If the case doesn’t go Fox’s way, the company would likely appeal and, in doing so, could set a trajectory for a higher court, where a change to current libel laws might become a possibility, says Bob Richards, a professor of First Amendment studies at Penn State’s Bellisario College of Communications. “Any time a high-profile case is made against a news organization, there is always potential for laws to be somehow affected that may in the long run affect all media,” he says.

Some journalism advocates think Fox is getting scrutiny that it deserves. As a news organization, “your obligation is to be as truthful as possible and to take great care when you are affecting someone else’s reputation,” says Paulson. “You destroy your franchise if you recklessly damage other people’s reputation.”

Even though Fox seems poised to fight, it may risk damage to its brand as the court proceedings linger. Each appearance by a Fox executive or personality will likely generate its own separate news cycle and the revelations and testimony will probably pull back the curtain around Fox’s internal procedures and news judgement. Even so, a lot has been made public, and ratings at Fox News — one of the top measures of success at the company — have remained steady and the bulk of the network’s lineup continues to beat rivals MSNBC and CNN handily in terms of overall viewership.

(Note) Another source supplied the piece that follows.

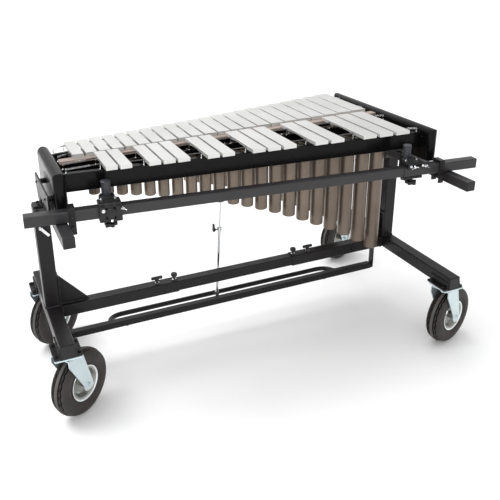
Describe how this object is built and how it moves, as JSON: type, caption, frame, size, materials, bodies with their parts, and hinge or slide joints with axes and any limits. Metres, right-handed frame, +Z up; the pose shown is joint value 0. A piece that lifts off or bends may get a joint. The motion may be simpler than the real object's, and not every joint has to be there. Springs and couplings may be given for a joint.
{
  "type": "field vibraphone",
  "caption": "Keyboard percussion instrument with tuned metal bars over tube resonators, a damper pedal and an accessory bar, on a wheeled field frame.",
  "frame": {"origin": "on the floor under the middle of the instrument's outline, about 40 mm to the right of the point midway between the two legs", "axes": "+X along the keyboard towards the long low bars, +Y from the sharps' side, which faces the audience, to the naturals' side where the player stands, +Z up"},
  "size_m": [1.6604, 0.9896, 0.871],
  "materials": {
    "frame_black": "satin black powder coat",
    "board_black": "satin black lacquer",
    "bar_silver": "matt silver anodised",
    "resonator_bronze": "satin bronze coating",
    "zinc": "bright zinc plating",
    "tyre_rubber": "matt black rubber",
    "chrome": "bright chrome plating",
    "felt": "pale tan wool felt",
    "knob_black": "matt black moulded plastic"
  },
  "bodies": {
    "frame": {"left_leg": "frame_black", "left_stretcher_sleeve": "frame_black", "right_leg": "frame_black", "right_stretcher_sleeve": "frame_black", "stretcher_inner_tube": "frame_black", "front_left_caster_plate": "zinc", "back_left_caster_plate": "zinc", "front_right_caster_plate": "zinc", "back_right_caster_plate": "zinc", "left_end_board": "board_black", "left_board_bracket": "frame_black", "left_pedal_hanger": "frame_black", "right_end_board": "board_black", "right_board_bracket": "frame_black", "right_pedal_hanger": "frame_black", "front_rail": "board_black", "accidental_rear_rail": "board_black", "natural_front_rail": "board_black", "back_rail": "board_black", "high_natural_bars": "bar_silver", "high_accidental_bars": "bar_silver", "middle_natural_bars": "bar_silver", "middle_accidental_bars": "bar_silver", "low_natural_bars": "bar_silver", "low_accidental_bars": "bar_silver", "front_resonator_bank": "resonator_bronze", "back_resonator_bank": "resonator_bronze", "rack_bar": "frame_black", "left_rack_arm": "frame_black", "left_rack_clamp": "frame_black", "right_rack_arm": "frame_black", "right_rack_clamp": "frame_black"},
    "front_left_caster": {"front_left_caster_fork": "zinc"},
    "front_left_wheel": {"front_left_wheel_rim": "zinc", "front_left_tyre": "tyre_rubber"},
    "back_left_caster": {"back_left_caster_fork": "zinc"},
    "back_left_wheel": {"back_left_wheel_rim": "zinc", "back_left_tyre": "tyre_rubber"},
    "front_right_caster": {"front_right_caster_fork": "zinc"},
    "front_right_wheel": {"front_right_wheel_rim": "zinc", "front_right_tyre": "tyre_rubber"},
    "back_right_caster": {"back_right_caster_fork": "zinc"},
    "back_right_wheel": {"back_right_wheel_rim": "zinc", "back_right_tyre": "tyre_rubber"},
    "pedal": {"damper_pedal": "frame_black"},
    "pull_rod": {"lower_pull_rod": "chrome", "upper_pull_rod": "chrome"},
    "rod_screw": {"pull_rod_wing_screw": "knob_black"},
    "damper": {"damper_bar": "frame_black", "damper_felt": "felt"},
    "left_wing_knob": {"left_stretcher_wing_knob": "knob_black"},
    "left_lock_knob": {"left_stretcher_lock_knob": "knob_black"},
    "right_wing_knob": {"right_stretcher_wing_knob": "knob_black"},
    "right_lock_knob": {"right_stretcher_lock_knob": "knob_black"},
    "left_clamp": {"left_accessory_clamp": "frame_black"},
    "left_post": {"left_accessory_post": "zinc"},
    "left_knob": {"left_accessory_knob": "knob_black"},
    "right_clamp": {"right_accessory_clamp": "frame_black"},
    "right_post": {"right_accessory_post": "zinc"},
    "right_knob": {"right_accessory_knob": "knob_black"}
  },
  "joints": [
    {"name": "front_left_caster_swivel", "type": "hinge", "parent": "frame", "child": "front_left_caster", "pos_m": [-0.7516, -0.22525, 0.2625], "axis": [0, 0, 1], "continuous": true},
    {"name": "front_left_wheel_spin", "type": "hinge", "parent": "front_left_caster", "child": "front_left_wheel", "pos_m": [-0.71613, -0.19755, 0.1185], "axis": [-0.6157, 0.788, 0], "continuous": true},
    {"name": "back_left_caster_swivel", "type": "hinge", "parent": "frame", "child": "back_left_caster", "pos_m": [-0.7516, 0.24575, 0.2625], "axis": [0, 0, 1], "continuous": true},
    {"name": "back_left_wheel_spin", "type": "hinge", "parent": "back_left_caster", "child": "back_left_wheel", "pos_m": [-0.71613, 0.27345, 0.1185], "axis": [-0.6157, 0.788, 0], "continuous": true},
    {"name": "front_right_caster_swivel", "type": "hinge", "parent": "frame", "child": "front_right_caster", "pos_m": [0.67241, -0.39725, 0.2625], "axis": [0, 0, 1], "continuous": true},
    {"name": "front_right_wheel_spin", "type": "hinge", "parent": "front_right_caster", "child": "front_right_wheel", "pos_m": [0.71544, -0.3841, 0.1185], "axis": [-0.2924, 0.9563, 0], "continuous": true},
    {"name": "back_right_caster_swivel", "type": "hinge", "parent": "frame", "child": "back_right_caster", "pos_m": [0.67241, 0.41775, 0.2625], "axis": [0, 0, 1], "continuous": true},
    {"name": "back_right_wheel_spin", "type": "hinge", "parent": "back_right_caster", "child": "back_right_wheel", "pos_m": [0.71495, 0.4324, 0.1185], "axis": [-0.3256, 0.9455, 0], "continuous": true},
    {"name": "pedal_press", "type": "hinge", "parent": "frame", "child": "pedal", "pos_m": [-0.00298, 0.05325, 0.15], "axis": [-1, 0, 0], "range_deg": [0, 12], "stiffness_Nm_per_rad": 40, "springref_deg": -11.46},
    {"name": "pull_rod_draw", "type": "slide", "parent": "frame", "child": "pull_rod", "axis": [0, 0, -1], "range_m": [0, 0.0062]},
    {"name": "damper_drop", "type": "slide", "parent": "frame", "child": "damper", "axis": [0, 0, -1], "range_m": [0, 0.0062]},
    {"name": "rod_screw_turn", "type": "hinge", "parent": "pull_rod", "child": "rod_screw", "pos_m": [-0.10249, 0.04371, 0.46866], "axis": [1, 0, 0], "continuous": true},
    {"name": "left_wing_knob_turn", "type": "hinge", "parent": "frame", "child": "left_wing_knob", "pos_m": [-0.3646, 0.01025, 0.311], "axis": [0, 0, 1], "continuous": true},
    {"name": "left_lock_knob_turn", "type": "hinge", "parent": "frame", "child": "left_lock_knob", "pos_m": [-0.29659, 0.01025, 0.311], "axis": [0, 0, 1], "continuous": true},
    {"name": "right_wing_knob_turn", "type": "hinge", "parent": "frame", "child": "right_wing_knob", "pos_m": [0.28541, 0.01025, 0.311], "axis": [0, 0, 1], "continuous": true},
    {"name": "right_lock_knob_turn", "type": "hinge", "parent": "frame", "child": "right_lock_knob", "pos_m": [0.2174, 0.01025, 0.311], "axis": [0, 0, 1], "continuous": true},
    {"name": "left_clamp_slide", "type": "slide", "parent": "frame", "child": "left_clamp", "axis": [0.9964, -0.0851, 0], "range_m": [-0.04, 0.35]},
    {"name": "left_post_slide", "type": "slide", "parent": "left_clamp", "child": "left_post", "axis": [0, 0, 1], "range_m": [-0.04, 0.02]},
    {"name": "left_knob_turn", "type": "hinge", "parent": "left_clamp", "child": "left_knob", "pos_m": [-0.57661, -0.25222, 0.7072], "axis": [0, 0, 1], "continuous": true},
    {"name": "right_clamp_slide", "type": "slide", "parent": "frame", "child": "right_clamp", "axis": [0.9964, -0.0851, 0], "range_m": [-0.37, 0.045]},
    {"name": "right_post_slide", "type": "slide", "parent": "right_clamp", "child": "right_post", "axis": [0, 0, 1], "range_m": [-0.04, 0.02]},
    {"name": "right_knob_turn", "type": "hinge", "parent": "right_clamp", "child": "right_knob", "pos_m": [0.49947, -0.34409, 0.7072], "axis": [0, 0, 1], "continuous": true}
  ],
  "couplings": [
    {"joint": "pull_rod_draw", "follows": "pedal_press", "m_per_rad": 0.029},
    {"joint": "damper_drop", "follows": "pedal_press", "m_per_rad": 0.029}
  ]
}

Fox is betting on itself, guessing that its viewers won’t care much for the trial (though on Sunday, Fox News media correspondent Howard Kurtz announced he would be covering the proceedings from Delaware. “It’s been a very rough week for Fox” he told viewers during an on-air appearance). Even so, there is a show, and it will go on — and on, and on, and, perhaps, on. This is the stuff of late-night monologues and “Saturday Night Live” opening sketches. “It looks like they may be in court for quite some time,” says Richards.